§ RECORDS SUPPLIED:
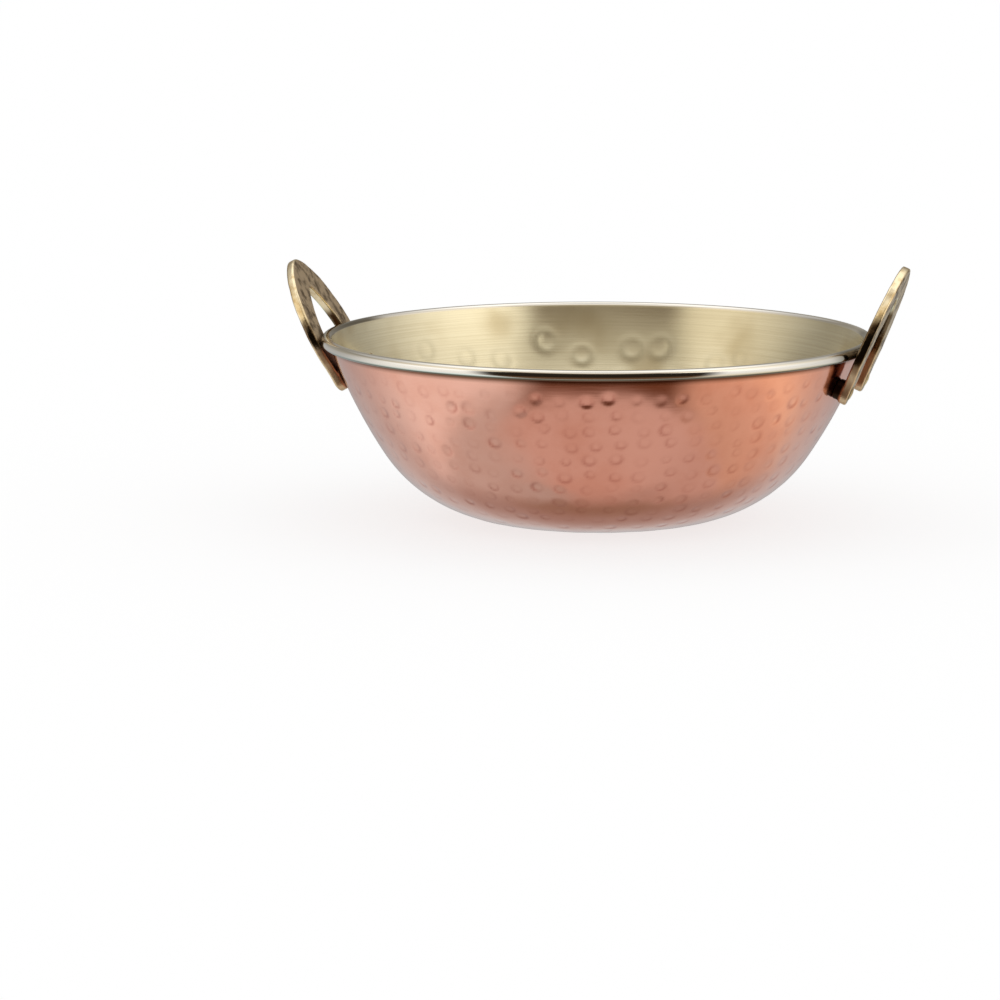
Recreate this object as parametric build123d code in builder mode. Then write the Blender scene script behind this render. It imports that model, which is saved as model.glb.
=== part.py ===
# A two-layer kadai: a copper bowl over a steel liner, with two riveted cast brass handles.
# Millimetres, +Z up, origin at the middle of the flat base. The handles stand on the X axis.
from build123d import *
from math import cos, degrees, hypot, radians, sin, sqrt, tan
import os

# The bowl, with heights measured from the table to the outer surface of the copper
rim_diameter = 250.0
bead_thickness = 4.8
bead_centre_height = 81.3
base_flat_diameter = 80.0
bottom_bend_turn = 56.3
rim_lean = 18.53
copper_wall = 0.9
liner_wall = 0.7
shell_gap = 0.05
copper_edge_drop = 0.3

# The handles, flat castings from one mould that lean outward from their feet
handle_width = 60.9
handle_height = 64.7
handle_thickness = 4.0
handle_widest_height = 22.0
handle_shoulder_width = 46.2
handle_shoulder_height = 47.5
handle_crown_radius = 12.0
handle_edge_radius = 0.9
opening_width = 35.2
opening_spring_height = 16.5
opening_height = 50.2
opening_crown_radius = 4.0
foot_outer_width = 54.4
pad_height = 9.5
pad_reach = 6.0
seat_gap = 0.1

# Each is riveted on by hand, so the two don't lean alike
right_handle_lean = 22.9
right_foot_height = 57.9
left_handle_lean = 29.3
left_foot_height = 56.7

# The rivets that hold each foot to both bowl layers
rivet_diameter = 4.0
rivet_head_diameter = 7.4
rivet_head_height = 1.9
rivet_head_rim = 0.7
rivet_face_height = 0.6
rivet_height = 6.2
rivet_gap = 0.05

# Sizes that follow from those above
bead_radius = bead_thickness / 2
bead_ring_radius = rim_diameter / 2 - bead_radius
base_radius = base_flat_diameter / 2
liner_inset = copper_wall + shell_gap
wall_total = liner_inset + liner_wall
foot_width = (foot_outer_width - opening_width) / 2
foot_middle = (foot_outer_width + opening_width) / 4
pad_width = foot_width - 2 * handle_edge_radius
pad_middle = handle_edge_radius + pad_height / 2
shank_radius = rivet_diameter / 2
head_radius = rivet_head_diameter / 2

# The section is two tangent arcs, a tight one at the bottom and a wide one up to the rim. Their radii
# follow from where they start and end. The wide one's inner face is tangent to the bead.
bend_turn = radians(bottom_bend_turn)
rim_turn = 90 - rim_lean
bead_centre = Vector(bead_ring_radius, bead_centre_height)
bead_offset = bead_radius - wall_total
rim_outward = Vector(sin(radians(rim_turn)), -cos(radians(rim_turn)))
bend_outward = Vector(sin(bend_turn), -cos(bend_turn))
span = bead_centre - rim_outward * bead_offset - Vector(base_radius, 0)
bend_step = bend_outward - Vector(0, -1)
wall_step = rim_outward - bend_outward
arcs_turn = bend_step.X * wall_step.Y - bend_step.Y * wall_step.X
bottom_bend_radius = (span.X * wall_step.Y - span.Y * wall_step.X) / arcs_turn
wall_radius = (bend_step.X * span.Y - bend_step.Y * span.X) / arcs_turn
bend_centre = Vector(base_radius, bottom_bend_radius)
wall_centre = bend_centre + bend_outward * (bottom_bend_radius - wall_radius)


def handle_plane(handle_lean, foot_height, half_turn):
    # Outer face of a handle: local X runs along its width, local Y up the lean and local Z outward.
    # It stands where the middle of each leg passes the bead with the seat gap to spare.
    lean = radians(handle_lean)
    leg_at_bead = sqrt(bead_ring_radius**2 - foot_middle**2) + (bead_radius + seat_gap) / cos(lean)
    foot_reach = leg_at_bead - (bead_centre_height - foot_height) * tan(lean)
    origin = (foot_reach + handle_thickness / cos(lean), 0, foot_height)
    face = Plane(origin=origin, x_dir=(0, 1, 0), z_dir=(cos(lean), 0, -sin(lean)))
    return Plane(Rot(0, 0, half_turn) * face.location)


handle_planes = {
    "right": handle_plane(right_handle_lean, right_foot_height, 0),
    "left": handle_plane(left_handle_lean, left_foot_height, 180),
}


def turn_below_rim(length):
    # turn of the wall at a length along it below the bead's centre
    return rim_turn - degrees(length / wall_radius)


def wall_line(inset, top_turn):
    # middle of the base to the top edge, at an inset from the outer surface of the copper
    Line((0, inset), (base_radius, inset))
    CenterArc(bend_centre, bottom_bend_radius - inset, -90, bottom_bend_turn)
    wall_turn = top_turn - bottom_bend_turn
    wall = CenterArc(wall_centre, wall_radius - inset, bottom_bend_turn - 90, wall_turn)
    return wall @ 1


def layer_face(outer_inset, inner_inset, top_turn, mode=Mode.ADD):
    # half section of one layer of the bowl
    with BuildLine() as section:
        outer_top = wall_line(outer_inset, top_turn)
        inner_top = wall_line(inner_inset, top_turn)
        Line(outer_top, inner_top)
        Line((0, outer_inset), (0, inner_inset))
    make_face(section.edges(), mode=mode)


def depth_at(face, inset):
    # depth below a foot's outer face at which a rivet's axis meets that inset of the wall
    near = 0
    far = handle_thickness + pad_reach + wall_total
    for _ in range(40):
        middle = (near + far) / 2
        point = face.from_local_coords(Vector(foot_middle, rivet_height, -middle))
        across = hypot(point.X, point.Y) - wall_centre.X
        if wall_radius - hypot(across, wall_centre.Y - point.Z) > inset:
            far = middle
        else:
            near = middle
    return near


liner_depths = {side: depth_at(face, wall_total) for side, face in handle_planes.items()}

# Working solids that the pieces are cut with
with BuildPart() as bowl_outside:
    with BuildSketch(Plane.XZ):
        with BuildLine():
            top = wall_line(-seat_gap, rim_turn)
            Polyline(top, (0, top.Y), (0, -seat_gap))
        make_face()
        with Locations(bead_centre):
            Circle(bead_radius + seat_gap)
    revolve(axis=Axis.Z)

with BuildPart() as bowl_inside:
    with BuildSketch(Plane.XZ):
        with BuildLine():
            inner_inset = wall_total + rivet_gap
            top = wall_line(inner_inset, rim_turn)
            Polyline(top, (0, top.Y), (0, inner_inset))
        make_face()
    revolve(axis=Axis.Z)

with BuildPart() as rivet_holes:
    for side, face in handle_planes.items():
        with BuildSketch(face):
            with Locations((foot_middle, rivet_height), (-foot_middle, rivet_height)):
                Circle(shank_radius + rivet_gap)
        extrude(amount=liner_depths[side] + wall_total, both=True)

# Outer copper bowl, whose top edge ends inside the rolled rim
with BuildPart() as copper_shell:
    with BuildSketch(Plane.XZ):
        layer_face(0, copper_wall, turn_below_rim(copper_edge_drop))
    revolve(axis=Axis.Z)
    add(rivet_holes.part, mode=Mode.SUBTRACT)
copper_shell.part.label = "copper_shell"

# Steel liner, whose edge curls outward over the copper into the rim bead
with BuildPart() as steel_liner:
    with BuildSketch(Plane.XZ):
        with Locations(bead_centre):
            Circle(bead_radius)
            Circle(bead_radius - liner_wall, mode=Mode.SUBTRACT)
        layer_face(-shell_gap, liner_inset, rim_turn, mode=Mode.SUBTRACT)
        layer_face(liner_inset, wall_total, rim_turn)
    revolve(axis=Axis.Z)
    add(rivet_holes.part, mode=Mode.SUBTRACT)
steel_liner.part.label = "steel_liner"

# Cast handles, arched flat loops on two separate feet with pads that meet the wall
handles = []
for side, face in handle_planes.items():
    with BuildPart() as handle:
        with BuildSketch(face) as loop:
            with BuildLine():
                foot_outer = (foot_outer_width / 2, foot_width / 2)
                foot_inner = (opening_width / 2, foot_width / 2)
                widest = (handle_width / 2, handle_widest_height)
                shoulder = (handle_shoulder_width / 2, handle_shoulder_height)
                spring = (opening_width / 2, opening_spring_height)
                crown = (0, handle_height)
                opening_crown = (0, opening_height)
                ankle = (Vector(*widest) + Vector(*foot_outer)) / 2
                ThreePointArc(foot_inner, (foot_middle, 0), foot_outer)
                TangentArc(foot_outer, ankle, tangent=(0, 1))
                TangentArc(widest, ankle, tangent=(0, -1))
                upper_side = TangentArc(widest, shoulder, tangent=(0, 1))
                TangentArc(shoulder, crown, tangent=upper_side % 1)
                Line(crown, opening_crown)
                TangentArc(spring, opening_crown, tangent=(0, 1))
                Line(spring, foot_inner)
            make_face()
            mirror(about=Plane.YZ)
            fillet(loop.vertices().sort_by(Axis.Y)[-1], handle_crown_radius)
            middle_points = loop.vertices().filter_by_position(Axis.X, -seat_gap, seat_gap)
            fillet(middle_points.sort_by(Axis.Y)[-1], opening_crown_radius)
        extrude(amount=-handle_thickness)
        flat_faces = handle.faces().filter_by(face)
        fillet(flat_faces.edges(), handle_edge_radius)
        with BuildSketch(face.offset(-handle_thickness / 2)):
            with Locations((foot_middle, pad_middle), (-foot_middle, pad_middle)):
                RectangleRounded(pad_width, pad_height, pad_width / 2 - seat_gap)
        extrude(amount=-handle_thickness / 2 - pad_reach)
        add(bowl_outside.part, mode=Mode.SUBTRACT)
        add(rivet_holes.part, mode=Mode.SUBTRACT)
    handle.part.label = f"handle_{side}"
    handles.append(handle)

# Rivets, each with a head peened nearly flush on its foot and a domed head on the liner
rivets = []
for side, face in handle_planes.items():
    for along in (foot_middle, -foot_middle):
        spot = Plane(face.location * Pos(along, rivet_height, 0))
        end = "back" if spot.origin.Y > 0 else "front"
        rivet_axis = Axis(spot.origin, spot.z_dir)
        half_section = Plane(origin=spot.origin, x_dir=spot.x_dir, z_dir=-spot.y_dir)
        with BuildPart() as rivet:
            with BuildSketch(half_section):
                with BuildLine():
                    shank_end = -liner_depths[side] - rivet_head_rim
                    head_rim = (head_radius, shank_end)
                    head_top = (0, -liner_depths[side] - rivet_head_height)
                    TangentArc(head_top, head_rim, tangent=(1, 0))
                    Polyline(head_rim, (head_radius, 0), (0, 0), head_top)
                make_face()
            revolve(axis=rivet_axis)
            add(bowl_inside.part, mode=Mode.INTERSECT)
            with BuildSketch(half_section):
                with BuildLine():
                    face_rim = (head_radius, rivet_gap)
                    face_top = (0, rivet_gap + rivet_face_height)
                    TangentArc(face_top, face_rim, tangent=(1, 0))
                    Polyline(face_rim, (shank_radius, rivet_gap), (shank_radius, shank_end))
                    Polyline((shank_radius, shank_end), (0, shank_end), face_top)
                make_face()
            revolve(axis=rivet_axis)
        rivet.part.label = f"rivet_{side}_{end}"
        rivets.append(rivet)

os.makedirs("parts", exist_ok=True)
for piece in (copper_shell, steel_liner, *handles, *rivets):
    export_step(piece.part, f"parts/{piece.part.label}.step")
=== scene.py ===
# The looks of a kadai: a hammered copper bowl, a spun steel liner with a rolled rim and cast brass handles.
# Lengths are in metres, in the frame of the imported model.
from math import acos, atan, ceil, cos, degrees, pi, radians, sin, sqrt

import bpy
import numpy as np
from mathutils import Matrix, Vector, noise


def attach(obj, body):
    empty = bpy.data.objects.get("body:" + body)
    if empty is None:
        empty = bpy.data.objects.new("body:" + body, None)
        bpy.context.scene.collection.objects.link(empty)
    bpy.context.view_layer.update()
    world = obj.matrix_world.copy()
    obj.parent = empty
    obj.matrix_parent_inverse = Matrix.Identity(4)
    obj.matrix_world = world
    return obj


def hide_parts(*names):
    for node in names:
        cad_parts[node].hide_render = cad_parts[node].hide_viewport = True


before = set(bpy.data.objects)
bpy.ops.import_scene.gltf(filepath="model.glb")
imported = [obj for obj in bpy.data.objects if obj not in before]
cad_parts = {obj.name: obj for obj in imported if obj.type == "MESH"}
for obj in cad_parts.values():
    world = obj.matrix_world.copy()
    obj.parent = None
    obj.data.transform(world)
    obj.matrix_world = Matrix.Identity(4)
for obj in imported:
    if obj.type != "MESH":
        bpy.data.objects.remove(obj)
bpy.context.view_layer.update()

MM = 0.001

# The bowl, as it was modelled
rim_diameter = 250.0 * MM
bead_thickness = 4.8 * MM
bead_centre_height = 81.3 * MM
base_radius = 40.0 * MM
bottom_bend_turn = radians(56.3)
rim_turn = radians(90 - 18.53)
copper_wall = 0.9 * MM
liner_wall = 0.7 * MM
shell_gap = 0.05 * MM
copper_edge_drop = 0.3 * MM

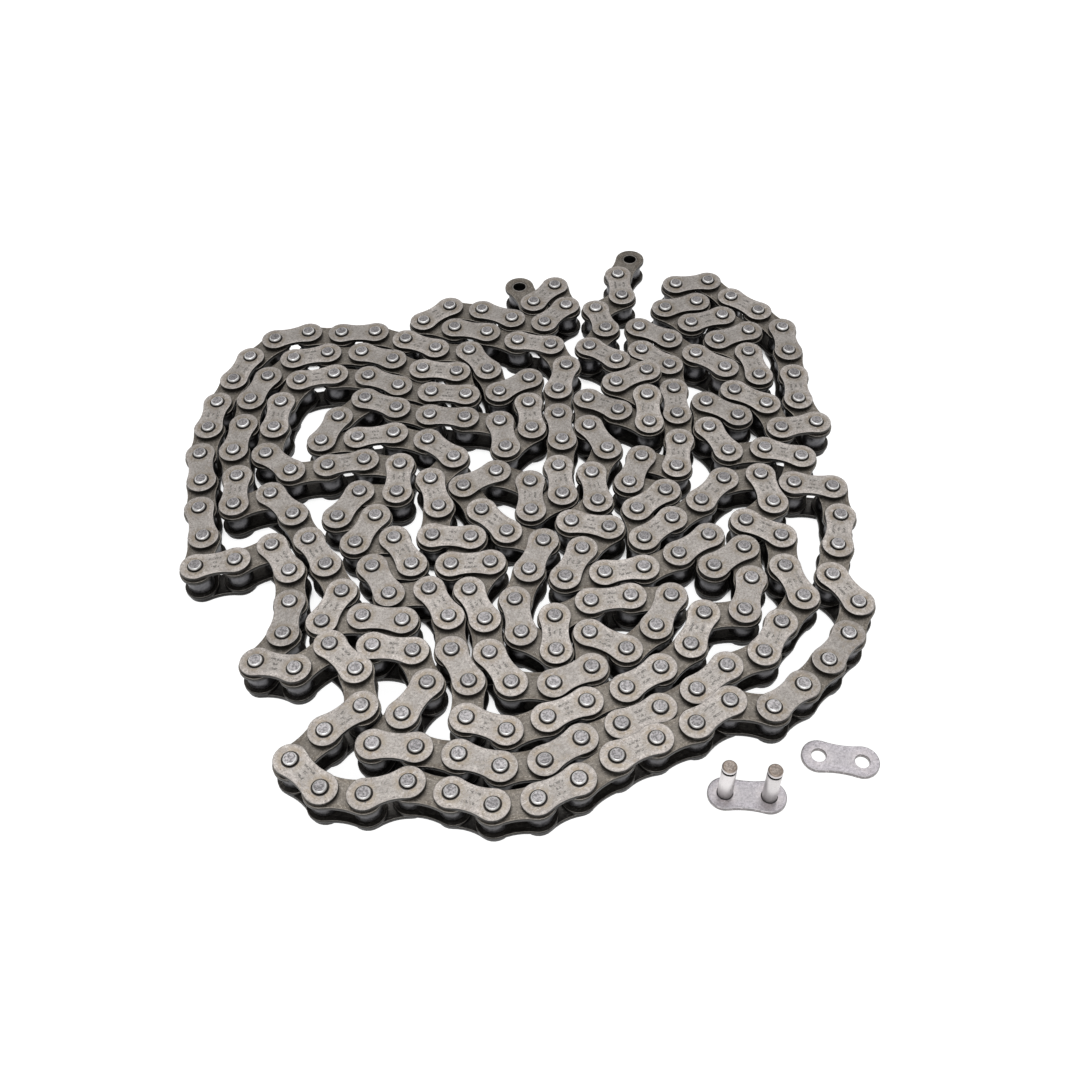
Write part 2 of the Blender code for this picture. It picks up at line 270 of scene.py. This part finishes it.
def pin_profile(length, groove=None):
    rows = [(1.90, 0.0, 0.2, 1.0), (PIN_R, 0.30, 0.2, 1.0)]
    if groove:
        lo, hi, r = groove
        rows += [
            (PIN_R, lo - 0.10, 0.3, 1.0),
            (PIN_R - 0.08, lo, 0.0, 1.0),
            (r, lo + 0.12, 0.0, 1.0),
            (r, hi - 0.12, 0.0, 1.0),
            (PIN_R - 0.06, hi, 0.0, 1.0),
            (PIN_R, hi + 0.08, 0.5, 1.0),
            (PIN_R, length - 0.62, 0.6, 1.0),
            (1.98, length - 0.20, 1.0, 0.4),
            (1.72, length - 0.03, 1.0, 0.1),
            (1.55, length, 0.0, 0.0),
        ]
    else:
        rows += [
            (PIN_R, length - 0.78, 0.3, 1.0),
            (PIN_R - 0.05, length - 0.52, 1.0, 0.35),
            (PIN_R - 0.20, length - 0.20, 1.0, 0.0),
            (PIN_R - 0.42, length - 0.02, 0.9, 0.0),
            (PIN_R - 0.52, length, 0.0, 0.0),
        ]
    return rows


def bush_profile(out):
    return [
        (2.36, MID - out, 0, 1),
        (2.85, MID - out, 0, 0),
        (3.0, MID - out + 0.15, 0.5, 1),
        (3.0, MID + out - 0.15, 0.5, 1),
        (2.85, MID + out, 0.3, 0),
        (2.50, MID + out, 0.3, 0),
        (2.36, MID + out - 0.15, 0, 1),
    ]


def roller_profile():
    h = ROLLER_HALF
    return [
        (3.15, MID - h, 0, 0),
        (3.85, MID - h, 0, 0),
        (4.12, MID - h + 0.10, 0.6, 0.5),
        (4.255, MID - h + 0.36, 0.3, 1),
        (4.255, MID + h - 0.36, 0.3, 1),
        (4.12, MID + h - 0.10, 0.6, 0.5),
        (3.85, MID + h, 0, 0),
        (3.15, MID + h, 0, 0),
    ]


PIN = turned_shape(pin_profile(LENGTH), 24)
BUSH = turned_shape(bush_profile(INNER_PLATE[1]), 20, hollow=True)
ROLLER = turned_shape(roller_profile(), 28, hollow=True)
OUTER_LOW = plate_shape(
    OUTER_R, OUTER_HALF, 2.24, MID - OUTER_PLATE[1], MID - OUTER_PLATE[0], 1.0
)
OUTER_UP = plate_shape(
    OUTER_R, OUTER_HALF, 2.24, MID + OUTER_PLATE[0], MID + OUTER_PLATE[1]
)
INNER_LOW = plate_shape(
    INNER_R, INNER_HALF, 3.04, MID - INNER_PLATE[1], MID - INNER_PLATE[0], 1.0
)
INNER_UP = plate_shape(
    INNER_R, INNER_HALF, 3.04, MID + INNER_PLATE[0], MID + INNER_PLATE[1]
)
CONNECTING_PIN = turned_shape(pin_profile(17.6, (15.1, 16.3, 1.72)), 40)
CONNECTING_PLATE = plate_shape(
    PLAIN_R, PLAIN_HALF, 2.24, 0.5, 2.0, 0.0, sides=32, arc=30, soft=0.9
)
COVER_PLATE = plate_shape(
    PLAIN_R, PLAIN_HALF, 2.20, 0.0, 1.5, 0.0, sides=40, arc=30, soft=0.8
)


def placed(shape, at, degrees, along=0.0, lifts=(0.0, 0.0)):
    """Vertices in the row frame of one piece of a link whose first hole is at the point at. along is how far along
    the link it is."""
    V = shape.V
    x = V[:, 0] + along
    y = V[:, 1]
    a = math.radians(degrees)
    c, s = math.cos(a), math.sin(a)
    out = np.empty_like(V)
    out[:, 0] = at[0] + c * x - s * y
    out[:, 1] = at[1] + s * x + c * y
    if along == 0.0 and shape.V[:, 0].max() > P:
        out[:, 2] = V[:, 2] + lifts[0] + (lifts[1] - lifts[0]) * x / P
    else:
        out[:, 2] = V[:, 2] + (lifts[0] if along < P / 2 else lifts[1])
    return out


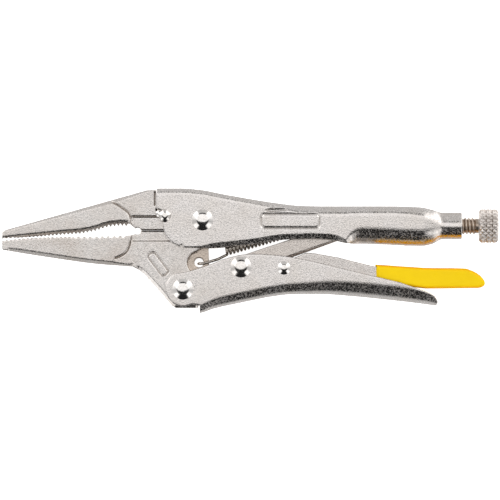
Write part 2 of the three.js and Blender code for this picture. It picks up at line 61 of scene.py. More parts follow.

§ GIVEN INSTRUCTION: Begin with the line containing "obj.matrix_world = world" and end with the line containing "copper_edge_drop = 0.3 * MM"; repeat every line from start to finish exactly, and nothing outside them.

§ TASK RESULT:
    obj.matrix_world = world
    return obj


def hide_parts(*names):
    for node in names:
        cad_parts[node].hide_render = cad_parts[node].hide_viewport = True


before = set(bpy.data.objects)
bpy.ops.import_scene.gltf(filepath="model.glb")
imported = [obj for obj in bpy.data.objects if obj not in before]
cad_parts = {obj.name: obj for obj in imported if obj.type == "MESH"}
for obj in cad_parts.values():
    world = obj.matrix_world.copy()
    obj.parent = None
    obj.data.transform(world)
    obj.matrix_world = Matrix.Identity(4)
for obj in imported:
    if obj.type != "MESH":
        bpy.data.objects.remove(obj)
bpy.context.view_layer.update()

MM = 0.001

# The bowl, as it was modelled
rim_diameter = 250.0 * MM
bead_thickness = 4.8 * MM
bead_centre_height = 81.3 * MM
base_radius = 40.0 * MM
bottom_bend_turn = radians(56.3)
rim_turn = radians(90 - 18.53)
copper_wall = 0.9 * MM
liner_wall = 0.7 * MM
shell_gap = 0.05 * MM
copper_edge_drop = 0.3 * MM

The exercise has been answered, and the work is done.